For anyone operating or regulating sportsbooks in the US, integrity monitoring isn’t just another buzzword—it’s the backbone of public trust in wagering markets. When people bet on sports, they’re not just playing with money, they’re placing their faith in the idea that the games are clean and the odds are fair. And that, right there, is where integrity monitoring steps in. It’s the steel framework holding the façade together. Legal sportsbooks in the US are relatively young, especially compared to European counterparts. The post-PASPA boom brought a ton of operators in, and let’s be honest—many rushed in with big brand logos and slick software but very little appreciation for operational transparency. Time and again, I’ve seen sportsbooks burned because they didn’t bake integrity into their systems from day one. The sharp ones know the importance, though—they know integrity monitoring isn’t optional; it’s insurance for your license, your reputation, and your bottom line.

The mechanics behind integrity monitoring

When we say “integrity monitoring,” we’re talking about identifying irregular betting patterns, inside information leaks, potential match-fixing, and data integrity issues. Most new operators think simply partnering with a third-party like Sportradar or U.S. Integrity checks the box. But it’s not about simply outsourcing the function. A real integrity framework means internal protocols, dedicated data review teams, and constant calibration of algorithms for market movement analysis—not just relying on automated reports. For more on how this works, see regulatory demands and real-world implementation.

Detecting anomalies before they snowball

Ask any seasoned bookmaker and they’ll tell you—funny business leaves a trail. A sudden bet surge on a women’s tennis match in Slovakia at 3 a.m.? That’s not just a red flag, that’s a five-alarm fire. I’ve seen this firsthand when a line shifted eight points in under a minute on an otherwise quiet WNBA game. That shift? Turned out to be based on insider info about a player being benched. The sportsbook had integrity monitoring in place, flagged the market, and voided bets—all before tipoff. That kind of agility only comes with a layered integrity system. You track bets across accounts, compare trends across regions, and share anonymized data with other books and regulators. This blend of proactive surveillance and reactive enforcement is what keeps markets clean. And let’s be clear: if sportsbooks don’t root this into their operations, they’re not just risking legal penalties—they’re inviting an erosion of customer trust that can take years to rebuild.

Regulatory demands and real-world implementation

US regulators are tightening expectations, and rightly so. State commissions like those in Tennessee are already requiring licensed books to have robust systems in place. But here’s the truth—paper compliance is easy. Real integrity comes from institutional culture. A sportsbook can satisfy regulators on day one, but without actual follow-through, it’s just paint on rotten wood.

The internalification mistake

A common rookie error? Books trying to build everything in-house.

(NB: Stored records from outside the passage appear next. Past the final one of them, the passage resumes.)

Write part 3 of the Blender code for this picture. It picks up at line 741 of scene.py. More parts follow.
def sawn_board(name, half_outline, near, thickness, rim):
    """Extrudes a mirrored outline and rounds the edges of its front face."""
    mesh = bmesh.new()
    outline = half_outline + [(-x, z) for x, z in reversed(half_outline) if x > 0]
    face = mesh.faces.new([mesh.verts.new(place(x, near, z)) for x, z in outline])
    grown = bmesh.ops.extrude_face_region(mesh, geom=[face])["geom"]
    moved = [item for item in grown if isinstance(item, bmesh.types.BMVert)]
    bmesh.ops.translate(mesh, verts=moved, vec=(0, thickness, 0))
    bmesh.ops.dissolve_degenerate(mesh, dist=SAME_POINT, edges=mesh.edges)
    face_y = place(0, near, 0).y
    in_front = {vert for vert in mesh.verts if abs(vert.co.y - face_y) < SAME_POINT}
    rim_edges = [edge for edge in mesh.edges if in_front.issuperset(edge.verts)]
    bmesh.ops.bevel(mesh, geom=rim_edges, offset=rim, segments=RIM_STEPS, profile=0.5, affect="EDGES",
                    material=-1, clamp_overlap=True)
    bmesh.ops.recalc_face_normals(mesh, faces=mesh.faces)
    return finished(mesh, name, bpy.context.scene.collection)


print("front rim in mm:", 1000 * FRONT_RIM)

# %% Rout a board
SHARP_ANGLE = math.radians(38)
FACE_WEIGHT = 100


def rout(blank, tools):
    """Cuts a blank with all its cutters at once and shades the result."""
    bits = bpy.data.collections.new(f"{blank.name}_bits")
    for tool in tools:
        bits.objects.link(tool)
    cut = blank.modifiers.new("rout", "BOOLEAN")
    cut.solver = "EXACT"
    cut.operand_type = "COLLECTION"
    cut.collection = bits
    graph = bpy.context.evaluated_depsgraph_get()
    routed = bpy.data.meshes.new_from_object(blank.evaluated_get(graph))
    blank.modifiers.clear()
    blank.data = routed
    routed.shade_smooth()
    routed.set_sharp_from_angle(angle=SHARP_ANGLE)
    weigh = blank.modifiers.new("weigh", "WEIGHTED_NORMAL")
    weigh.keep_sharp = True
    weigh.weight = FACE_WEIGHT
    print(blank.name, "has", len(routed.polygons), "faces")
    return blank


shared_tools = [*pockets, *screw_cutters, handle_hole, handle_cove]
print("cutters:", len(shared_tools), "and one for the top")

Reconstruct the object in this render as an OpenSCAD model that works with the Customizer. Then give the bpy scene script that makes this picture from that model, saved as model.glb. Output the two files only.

Sure, internal tools are valuable, but unless you’ve got machine learning guys who breathe sports data and risk managers with decades of oddsmaking under their belt, you’re better off integrating with trusted third parties. That’s not a cost—it’s protection. Now, I’ve worked with operators who thought hiring two data wonks out of college and handing them a stack of XML feeds would create a bulletproof system. They learned the hard way. Matches were flagged after the betting closed; patterns were missed entirely. They came calling for emergency consulting and had to overhaul everything. The sooner books accept that integrity isn’t a “feature” but a full-fledged operational layer, the faster they secure long-term viability.

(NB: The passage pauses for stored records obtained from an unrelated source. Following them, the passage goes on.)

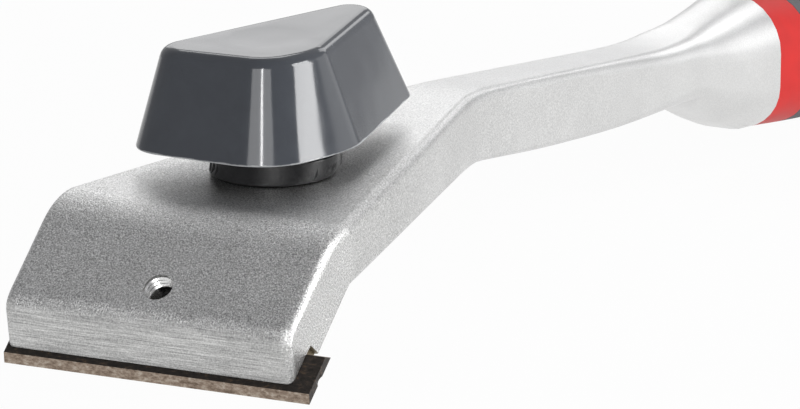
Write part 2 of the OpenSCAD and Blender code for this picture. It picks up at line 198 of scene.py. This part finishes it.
def only(piece):
    """Selects this piece and nothing else."""
    bpy.ops.object.select_all(action="DESELECT")
    piece.select_set(True)
    bpy.context.view_layer.objects.active = piece


def shade_evenly(piece, smooth):
    """Smooth shading over the soft edges, while flat faces stay flat."""
    bpy.ops.mesh.customdata_custom_splitnormals_clear()
    bpy.ops.object.shade_smooth_by_angle(angle=radians(smooth))
    weigh = piece.modifiers.new("flat_faces_stay_flat", "WEIGHTED_NORMAL")
    weigh.keep_sharp = True
    bpy.ops.object.modifier_apply(modifier=weigh.name)


def closed_copy(node, name, smooth, edge):
    """The shape of a solid as one closed mesh, with its sharp edges broken by a small bevel."""
    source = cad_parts[node]
    piece = bpy.data.objects.new(name, source.data.copy())
    bpy.context.collection.objects.link(piece)
    piece.data.materials.clear()
    only(piece)
    bpy.ops.mesh.customdata_custom_splitnormals_clear()
    bpy.ops.object.mode_set(mode="EDIT")
    bpy.ops.mesh.select_all(action="SELECT")
    bpy.ops.mesh.remove_doubles(threshold=weld_distance)
    bpy.ops.mesh.dissolve_limited(angle_limit=flat_within)
    bpy.ops.object.mode_set(mode="OBJECT")
    bevel = piece.modifiers.new("broken_edges", "BEVEL")
    bevel.limit_method = "ANGLE"
    bevel.angle_limit = radians(smooth)
    bevel.width = edge
    bevel.segments = bevel_steps
    bpy.ops.object.modifier_apply(modifier=bevel.name)
    shade_evenly(piece, smooth)
    return piece


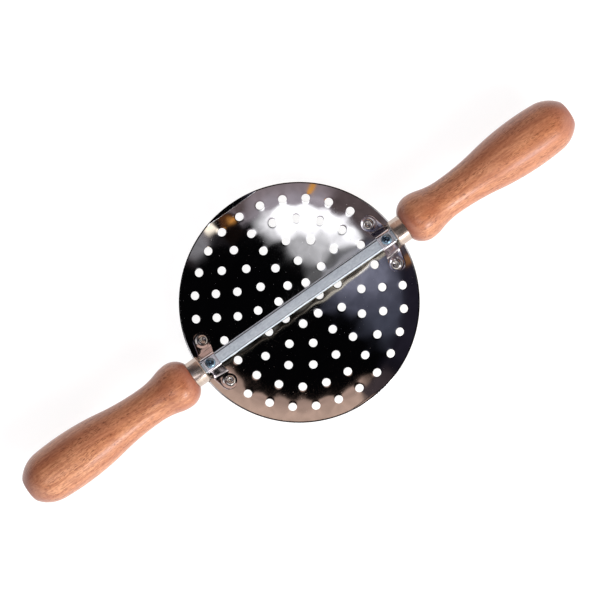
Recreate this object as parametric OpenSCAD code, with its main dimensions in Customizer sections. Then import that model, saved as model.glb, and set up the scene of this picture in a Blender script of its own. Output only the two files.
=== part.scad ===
// Two-handled perforated press for dough and boiled potatoes.
// Millimetres. X runs along the crossbar, Y across it, Z up. The origin lies
// under the middle of the dish, at the height of its lowest point.

/* [Dish] */
// Diameter of the rim
dish_d = 140; // [110:1:170]
// Depth of the hollow below the rim
dish_depth = 16; // [10:0.5:22]
// Thickness of the dish's sheet
sheet_t = 1; // [0.8:0.1:1.6]
// Width of the level lip at the back edge
back_lip = 2.7; // [1.5:0.1:4]
// Width of the level lip at the front edge
front_lip = 1.7; // [1:0.1:4]

/* [Dough holes] */
// Diameter of one dough hole
hole_d = 5; // [3:0.1:6]
// Holes in each ring, from the inmost to the outermost
ring_counts = [7, 11, 16, 22, 28];
// Distance of the outermost ring inside the rim
ring_inset = 9; // [8:0.5:14]

/* [Crossbar] */
// Width and height of the square bar
bar_w = 7.6; // [6:0.1:9]
// Bevel along the bar's four edges
bar_bevel = 0.85; // [0.3:0.05:1.2]
// Gap between the ferrules and the rim that they pass over
rim_gap = 0.8; // [0.4:0.1:4]
// Diameter of the round tang inside the handle
tang_d = 7; // [5:0.1:7.4]
// Length of the tang
tang_len = 58; // [35:1:80]

/* [Straps] */
// Width of the strap
strap_w = 8.9; // [8:0.1:10]
// Thickness of the strap
strap_t = 0.8; // [0.6:0.05:1.2]
// Distance of the strap's middle inside the rim
strap_inset = 8.9; // [8.4:0.1:11]
// How far each leg leans out from upright
strap_splay = 14; // [10:0.5:18]
// Inner radius of the strap's folds
fold_r = 0.7; // [0.4:0.1:1.2]
// Radius of the rounded end of each foot
foot_r = 4.6; // [4.2:0.1:5.2]

/* [Rivets and screws] */
// Turn of each rivet away from the crossbar
rivet_turn = 13.6; // [12:0.2:15]
// Diameter of the rivet's shank
rivet_d = 4; // [3:0.1:4.6]
// Diameter of the rivet's smooth head under the dish
rivet_head_d = 8; // [7:0.1:9]
// Diameter of the rivet's rolled end on the foot
clinch_d = 6.2; // [5.2:0.1:7]
// Diameter of the strap screw's thread
screw_d = 4; // [3:0.5:4.5]
// Diameter of the strap screw's head
screw_head_d = 6; // [5.5:0.1:7]
// Height of the strap screw's head
screw_head_h = 2.1; // [1.6:0.1:2.6]

/* [Ferrules] */
// Outer diameter of the ferrule
ferrule_d = 16; // [15:0.1:18]
// Length of the ferrule
ferrule_len = 7.6; // [5:0.1:12]
// Wall of the ferrule
ferrule_wall = 0.6; // [0.4:0.1:1]
// Distance from the strap to the ferrule
ferrule_gap = 1.15; // [0.8:0.05:4]

/* [Handles] */
// Length of the wood that shows
handle_len = 114.2; // [110:0.1:125]
// Diameter of the front bead
bead_d = 28.8; // [27:0.1:31]
// Diameter of the neck
neck_d = 22.6; // [20:0.1:25]
// Diameter of the palm swell
swell_d = 32.2; // [30:0.1:36]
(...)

The importance of cross-industry collaboration

No sportsbook can fight corruption in isolation. Operators need to play ball with leagues, regulators, and other books. Pooling anonymous data is key—what one sportsbook might miss in their ecosystem, another may catch. I’ve worked on several multi-jurisdiction events where this collaboration stopped fixers dead in their tracks. One such case involved irregular parlay wagers on lower-tier horse racing meets, spread just thin enough across states to slip under individual books’ radars. But a central monitoring hub put the pieces together. That knowledge-sharing is what saved the day.

How integrity drives bettor confidence

A clean market attracts sharp punters and long-term bettors—folks who know when the board stinks. If seasoned users feel like you’re asleep at the switch, they’ll bail. Worse, they’ll talk, and in this industry, reputation spreads faster than wildfire on dry leaves. I’ve seen solid operations lose high-value customers overnight due to just one integrity lapse. On the flip side, sportsbooks that transparently communicate integrity alerts, void suspicious markets, and refund as needed? Those books earn trust. And trust turns into brand loyalty, which for sportsbooks, is harder to buy than even the toughest welcome bonus package can deliver.

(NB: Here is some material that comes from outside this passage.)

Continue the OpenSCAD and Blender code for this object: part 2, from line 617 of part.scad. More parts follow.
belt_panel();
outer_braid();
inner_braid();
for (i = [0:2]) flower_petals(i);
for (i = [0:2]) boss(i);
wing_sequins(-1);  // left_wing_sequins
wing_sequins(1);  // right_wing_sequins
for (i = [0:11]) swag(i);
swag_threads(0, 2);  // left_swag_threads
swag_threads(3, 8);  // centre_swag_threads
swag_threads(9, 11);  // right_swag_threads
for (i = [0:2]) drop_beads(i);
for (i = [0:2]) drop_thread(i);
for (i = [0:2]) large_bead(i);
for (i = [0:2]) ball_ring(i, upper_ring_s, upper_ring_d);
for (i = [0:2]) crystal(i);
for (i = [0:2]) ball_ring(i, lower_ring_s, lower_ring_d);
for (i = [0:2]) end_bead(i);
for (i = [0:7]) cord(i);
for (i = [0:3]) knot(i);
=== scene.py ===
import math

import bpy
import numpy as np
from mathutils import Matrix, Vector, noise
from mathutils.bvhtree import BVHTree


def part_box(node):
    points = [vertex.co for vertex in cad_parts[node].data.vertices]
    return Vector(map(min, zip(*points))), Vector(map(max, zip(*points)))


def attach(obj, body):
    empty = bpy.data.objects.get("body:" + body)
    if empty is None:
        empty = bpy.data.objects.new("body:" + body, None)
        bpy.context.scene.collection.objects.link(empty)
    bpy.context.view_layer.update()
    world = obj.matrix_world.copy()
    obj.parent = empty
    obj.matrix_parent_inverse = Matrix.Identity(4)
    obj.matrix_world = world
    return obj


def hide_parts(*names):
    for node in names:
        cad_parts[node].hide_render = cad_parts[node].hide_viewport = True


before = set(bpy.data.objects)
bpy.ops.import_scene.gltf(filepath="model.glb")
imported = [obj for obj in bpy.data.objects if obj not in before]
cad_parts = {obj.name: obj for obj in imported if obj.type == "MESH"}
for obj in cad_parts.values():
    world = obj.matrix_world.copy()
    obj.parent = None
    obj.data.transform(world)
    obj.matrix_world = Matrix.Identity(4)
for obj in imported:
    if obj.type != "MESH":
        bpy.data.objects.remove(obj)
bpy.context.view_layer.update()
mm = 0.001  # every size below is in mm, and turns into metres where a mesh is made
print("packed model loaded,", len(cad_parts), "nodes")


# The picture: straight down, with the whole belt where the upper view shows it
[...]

Final thoughts: building with bricks, not sand

Here’s the philosophical bit—it’s easy to get caught up in front-end flash: cleaner UIs, rock-bottom vig, and shiny promotions. But without real integrity infrastructure, you’re gambling a lot more than your customers are. Operators who understand this treat every flag, every market anomaly, as a window into potential systemic flaws. They adapt, refine, and improve. New operators would do well to remember: trust in this industry is earned in drops and lost in buckets. Integrity monitoring isn’t just about preventing scandal—it’s about proving, every single day, that you deserve to take people’s wagers. Want a sustainable sportsbook in the US? Don’t just monitor integrity—live it.